I guess its a nice feature to have I just don't think it'll be all that useful
You don't think upscaling the tremendous majority of video content on the internet is useful?
 
Pretty sad they lock it to 3000 and higher. gotta sell sell sell

the 2000 seriews has plenty of power to this same feature. nvidia broadcast uses some of the same features and the 1000 series can do that.
It's not locked to 3000 series only. Turing support is coming later.
 
I can't believe CDPR have made The Witcher 3 run like **** just so Nvidia can sell more cards. The fact you can't play the open world fine on a 3080 even at 1080p says it's all about pushing that DLSS3 crap. There's plenty of RT games I've played on my 3060ti that run fine and look great, so it's literally down to the Devs being pushed into adding more RT calculations than the older hardware can cope with.
Does not surprises me, to be honest.

Reminds me of this:

 
It says in the article that this isn't for playing local video, but couldn't you just copy the path into chrome and play local video that way?

Worth a try.
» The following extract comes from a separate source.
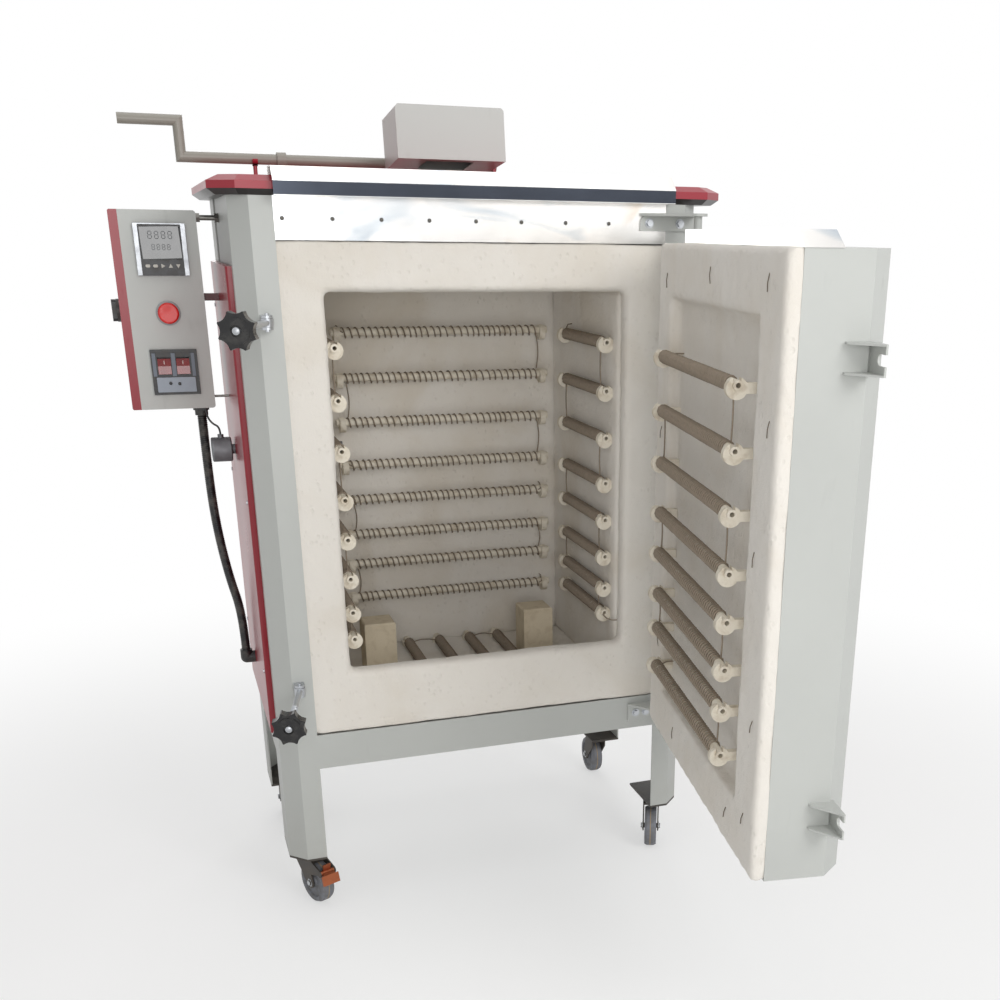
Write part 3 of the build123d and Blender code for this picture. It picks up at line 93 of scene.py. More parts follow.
# Lamps: name, place, point they look at, width and height, watts.
LAMPS = (
    ("key_lamp", (1.5, -3.1, 2.7), (0.1, 0.2, 0.8), (1.8, 1.6), 56),
    ("fill_lamp", (-0.6, -2.9, 1.5), (0.1, 0.2, 0.8), (1.2, 1.2), 24),
    ("top_lamp", (0.0, 0.2, 3.6), (0.0, 0.3, 0.8), (2.6, 2.6), 24),
    ("back_lamp", (0.6, 3.2, 2.4), (0.0, 0.3, 0.8), (2.0, 1.6), 24),
)
AMBIENT = 0.36
STAGE_REACH = 30

UP = Vector((0, 0, 1))
FRONT = Vector((0, -1, 0))


def cab(x, y, z):
    """Row-frame point from cabinet metres: across, back from the collar, up."""
    return CABINET + Vector((x, y, z))


def door(along, out, z):
    """Row-frame point from door metres: from the hinge axis, outwards, up."""
    across = Vector((-cos(DOOR_OPEN), -sin(DOOR_OPEN), 0))
    outward = Vector((sin(DOOR_OPEN), -cos(DOOR_OPEN), 0))
    return CABINET + HINGE + across * along + outward * out + UP * z


DOOR_ALONG = (door(1, 0, 0) - door(0, 0, 0)).normalized()
DOOR_OUT = (door(0, 1, 0) - door(0, 0, 0)).normalized()


def tint(code):
    """Linear colour from a six-digit hex code."""
    parts = [int(code[i:i + 2], 16) / 255 for i in (0, 2, 4)]
    return tuple(((c + 0.055) / 1.055) ** 2.4 if c > 0.04045 else c / 12.92 for c in parts)


class KilnColours(bpy.types.PropertyGroup):
    """Colours of the kiln's finishes."""

    def swatch(name, description, code):
        kind = {"subtype": "COLOR", "size": 3, "min": 0, "max": 1}
        return bpy.props.FloatVectorProperty(name=name, description=description, default=tint(code), **kind)

    grey: swatch("Cabinet grey", "Powder coat of the posts, rails, door and box", "bbbdb9")
    maroon: swatch("Cabinet red", "Gloss coat of the side covers and the box lid", "8e1022")
    roof: swatch("Roof red", "Gloss coat of the roof pan", "9a1a2c")
    steel: swatch("Polished steel", "Sheet of the shield, hood and door cap", "e4e2df")
    fibre: swatch("Ceramic fibre", "Face of the insulating blanket", "e6e1d9")
    fired: swatch("Fired fibre", "Warm stain of fibre that has been heated", "d3c8b6")
    wire: swatch("Element wire", "Oxidised heating wire", "8d8072")
    ceramic: swatch("Element ceramic", "Tubes and hooks that carry the wire", "ebe4d6")
    wheel: swatch("Castor wheel", "Hard tread of the castors", "74767d")
    copper: swatch("Brake pedal", "Copper-coloured pedal", "b0694a")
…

If Chrome can't do it natively, then there might be an extension for it.
 
This is not new. Nvidia rarely delivers any new features to their "outdated" GPUs. Everything "requires" some sort of dedicated hardware. It may truly be for this case, but regardless, this is their usual practice.

Would be nice to get "cracked" drivers then.
 
Upscaling has always been frowned upon in video (crap in=>crap out), I don't really understand why this is touted so much, in games too. Are Nvidia's algorithms really THAT good? Can they really convert a VHS rip to 8K glory?

I doubt it, since even meticulously prepared restorations for Blu-Ray/UHD release often disappoint, due to excessive or miscalculated use of various noise reduction and "AI upscale" tricks. I wonder how on-the-fly AI can do better.